-- START --

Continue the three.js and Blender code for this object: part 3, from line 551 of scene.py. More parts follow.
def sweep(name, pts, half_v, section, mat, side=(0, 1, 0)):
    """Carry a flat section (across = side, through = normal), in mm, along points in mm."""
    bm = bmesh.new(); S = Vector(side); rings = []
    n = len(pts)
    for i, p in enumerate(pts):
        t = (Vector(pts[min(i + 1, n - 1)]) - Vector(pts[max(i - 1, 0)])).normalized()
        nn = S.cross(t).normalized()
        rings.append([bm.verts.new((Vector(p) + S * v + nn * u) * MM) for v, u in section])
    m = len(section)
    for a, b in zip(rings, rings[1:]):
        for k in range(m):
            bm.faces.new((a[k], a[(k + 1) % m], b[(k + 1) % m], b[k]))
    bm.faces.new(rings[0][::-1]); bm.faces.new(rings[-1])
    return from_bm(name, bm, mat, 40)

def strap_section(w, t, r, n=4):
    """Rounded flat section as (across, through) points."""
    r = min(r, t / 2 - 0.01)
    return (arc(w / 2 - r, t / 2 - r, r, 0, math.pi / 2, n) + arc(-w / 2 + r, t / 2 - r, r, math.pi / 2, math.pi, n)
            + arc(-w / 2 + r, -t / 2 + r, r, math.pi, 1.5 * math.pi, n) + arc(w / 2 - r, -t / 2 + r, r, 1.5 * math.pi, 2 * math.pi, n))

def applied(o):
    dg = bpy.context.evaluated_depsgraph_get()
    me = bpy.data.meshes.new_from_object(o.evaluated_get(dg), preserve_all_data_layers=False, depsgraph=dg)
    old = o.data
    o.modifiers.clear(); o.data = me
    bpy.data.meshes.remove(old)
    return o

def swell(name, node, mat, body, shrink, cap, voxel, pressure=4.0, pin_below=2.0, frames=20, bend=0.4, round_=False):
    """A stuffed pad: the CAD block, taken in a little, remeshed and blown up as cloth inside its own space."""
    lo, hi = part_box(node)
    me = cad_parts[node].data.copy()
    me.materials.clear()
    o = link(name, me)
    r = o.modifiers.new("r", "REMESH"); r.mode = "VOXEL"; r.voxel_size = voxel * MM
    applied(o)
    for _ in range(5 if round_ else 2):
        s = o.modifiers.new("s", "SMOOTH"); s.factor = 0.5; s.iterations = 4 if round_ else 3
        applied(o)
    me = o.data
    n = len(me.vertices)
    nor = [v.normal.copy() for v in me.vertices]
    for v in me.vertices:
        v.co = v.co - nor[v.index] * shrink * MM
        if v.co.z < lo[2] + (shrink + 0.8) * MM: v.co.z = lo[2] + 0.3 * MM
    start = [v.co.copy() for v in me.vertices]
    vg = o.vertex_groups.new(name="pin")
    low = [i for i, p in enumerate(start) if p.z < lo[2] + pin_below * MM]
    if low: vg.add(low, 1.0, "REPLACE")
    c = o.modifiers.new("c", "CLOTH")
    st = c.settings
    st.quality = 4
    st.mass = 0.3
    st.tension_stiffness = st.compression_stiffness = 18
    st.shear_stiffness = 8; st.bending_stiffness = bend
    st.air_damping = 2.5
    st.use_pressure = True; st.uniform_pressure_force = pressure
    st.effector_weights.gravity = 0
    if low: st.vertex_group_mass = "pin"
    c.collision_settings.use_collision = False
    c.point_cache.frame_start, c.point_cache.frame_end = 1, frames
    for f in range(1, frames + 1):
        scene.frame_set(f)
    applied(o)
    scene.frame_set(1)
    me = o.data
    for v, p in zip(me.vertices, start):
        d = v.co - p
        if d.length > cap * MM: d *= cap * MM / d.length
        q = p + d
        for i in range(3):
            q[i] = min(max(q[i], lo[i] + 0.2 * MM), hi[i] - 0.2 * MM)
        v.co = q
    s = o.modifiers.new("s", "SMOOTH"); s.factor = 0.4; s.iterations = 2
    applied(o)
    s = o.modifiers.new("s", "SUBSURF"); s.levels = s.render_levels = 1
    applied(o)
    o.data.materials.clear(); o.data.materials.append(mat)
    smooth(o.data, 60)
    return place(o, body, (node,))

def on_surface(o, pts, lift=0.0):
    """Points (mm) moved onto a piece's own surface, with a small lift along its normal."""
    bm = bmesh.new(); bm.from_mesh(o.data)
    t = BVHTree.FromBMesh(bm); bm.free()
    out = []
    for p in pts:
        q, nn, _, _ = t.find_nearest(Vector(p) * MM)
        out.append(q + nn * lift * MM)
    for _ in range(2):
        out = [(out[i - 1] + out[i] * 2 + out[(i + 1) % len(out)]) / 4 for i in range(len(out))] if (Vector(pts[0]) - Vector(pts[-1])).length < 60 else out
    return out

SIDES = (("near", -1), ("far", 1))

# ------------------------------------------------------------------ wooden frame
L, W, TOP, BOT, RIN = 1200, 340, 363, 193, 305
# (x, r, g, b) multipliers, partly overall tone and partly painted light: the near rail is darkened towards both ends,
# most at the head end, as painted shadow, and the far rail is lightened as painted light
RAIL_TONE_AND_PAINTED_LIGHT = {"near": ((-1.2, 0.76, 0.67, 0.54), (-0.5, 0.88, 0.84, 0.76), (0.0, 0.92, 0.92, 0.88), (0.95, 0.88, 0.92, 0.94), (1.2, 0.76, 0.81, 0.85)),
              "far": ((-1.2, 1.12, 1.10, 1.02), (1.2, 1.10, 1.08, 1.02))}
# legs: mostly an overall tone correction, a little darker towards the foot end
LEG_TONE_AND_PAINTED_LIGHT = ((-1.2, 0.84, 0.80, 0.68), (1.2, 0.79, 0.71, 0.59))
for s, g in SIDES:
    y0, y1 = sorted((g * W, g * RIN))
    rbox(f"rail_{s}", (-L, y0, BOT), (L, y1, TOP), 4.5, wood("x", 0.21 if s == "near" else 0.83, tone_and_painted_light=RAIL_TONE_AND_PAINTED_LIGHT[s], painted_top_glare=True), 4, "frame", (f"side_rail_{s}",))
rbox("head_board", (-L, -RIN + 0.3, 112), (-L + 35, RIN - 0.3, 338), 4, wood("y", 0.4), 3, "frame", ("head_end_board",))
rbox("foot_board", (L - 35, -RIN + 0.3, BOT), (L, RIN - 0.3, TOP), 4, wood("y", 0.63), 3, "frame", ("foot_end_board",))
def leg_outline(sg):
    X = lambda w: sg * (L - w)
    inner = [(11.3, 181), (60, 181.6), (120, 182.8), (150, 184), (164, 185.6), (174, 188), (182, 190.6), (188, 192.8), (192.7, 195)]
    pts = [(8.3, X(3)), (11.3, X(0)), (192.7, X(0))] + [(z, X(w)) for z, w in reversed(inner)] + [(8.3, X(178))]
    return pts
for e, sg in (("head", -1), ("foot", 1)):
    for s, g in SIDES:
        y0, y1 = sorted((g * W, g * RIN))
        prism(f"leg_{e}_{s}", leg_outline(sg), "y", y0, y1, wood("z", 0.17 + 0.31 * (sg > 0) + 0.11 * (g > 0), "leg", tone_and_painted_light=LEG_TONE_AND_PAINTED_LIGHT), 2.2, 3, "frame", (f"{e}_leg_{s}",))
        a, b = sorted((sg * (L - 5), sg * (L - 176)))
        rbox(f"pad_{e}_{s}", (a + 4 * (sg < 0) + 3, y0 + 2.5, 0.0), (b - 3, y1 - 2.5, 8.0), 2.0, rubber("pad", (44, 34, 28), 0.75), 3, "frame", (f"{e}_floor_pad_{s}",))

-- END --

**TO DO:**
Pull out each line of the listing that holds the string "copy".

**REPLY TO THE TASK:**
    me = cad_parts[node].data.copy()
    nor = [v.normal.copy() for v in me.vertices]
    start = [v.co.copy() for v in me.vertices]